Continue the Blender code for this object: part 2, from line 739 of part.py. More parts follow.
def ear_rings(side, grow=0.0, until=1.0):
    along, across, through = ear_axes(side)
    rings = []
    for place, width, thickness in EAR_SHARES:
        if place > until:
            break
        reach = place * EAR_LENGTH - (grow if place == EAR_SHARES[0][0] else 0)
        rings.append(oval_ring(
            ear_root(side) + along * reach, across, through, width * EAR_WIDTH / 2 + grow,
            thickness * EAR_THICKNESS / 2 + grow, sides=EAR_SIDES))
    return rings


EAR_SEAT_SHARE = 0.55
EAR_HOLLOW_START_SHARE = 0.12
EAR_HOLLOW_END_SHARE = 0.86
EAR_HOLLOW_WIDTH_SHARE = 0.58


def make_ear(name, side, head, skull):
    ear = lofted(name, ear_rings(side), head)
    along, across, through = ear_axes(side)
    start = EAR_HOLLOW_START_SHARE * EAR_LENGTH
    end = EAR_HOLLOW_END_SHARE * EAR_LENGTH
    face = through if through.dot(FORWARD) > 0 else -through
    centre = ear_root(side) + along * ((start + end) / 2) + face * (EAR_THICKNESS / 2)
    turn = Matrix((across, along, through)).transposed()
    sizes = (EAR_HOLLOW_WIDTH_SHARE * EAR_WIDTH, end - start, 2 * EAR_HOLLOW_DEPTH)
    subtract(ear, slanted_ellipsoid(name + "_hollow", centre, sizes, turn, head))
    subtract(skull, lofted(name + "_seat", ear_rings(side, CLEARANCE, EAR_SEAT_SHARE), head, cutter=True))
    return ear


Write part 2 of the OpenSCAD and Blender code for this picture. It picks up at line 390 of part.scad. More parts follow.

========================================

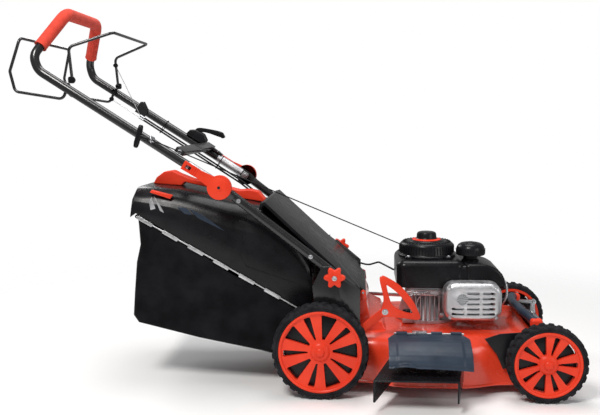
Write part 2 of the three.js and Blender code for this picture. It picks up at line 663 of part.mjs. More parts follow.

========================================

• Your task:
Show all lines above holding "Write".

• The response:
Write part 2 of the OpenSCAD and Blender code for this picture. It picks up at line 390 of part.scad. More parts follow.
Write part 2 of the three.js and Blender code for this picture. It picks up at line 663 of part.mjs. More parts follow.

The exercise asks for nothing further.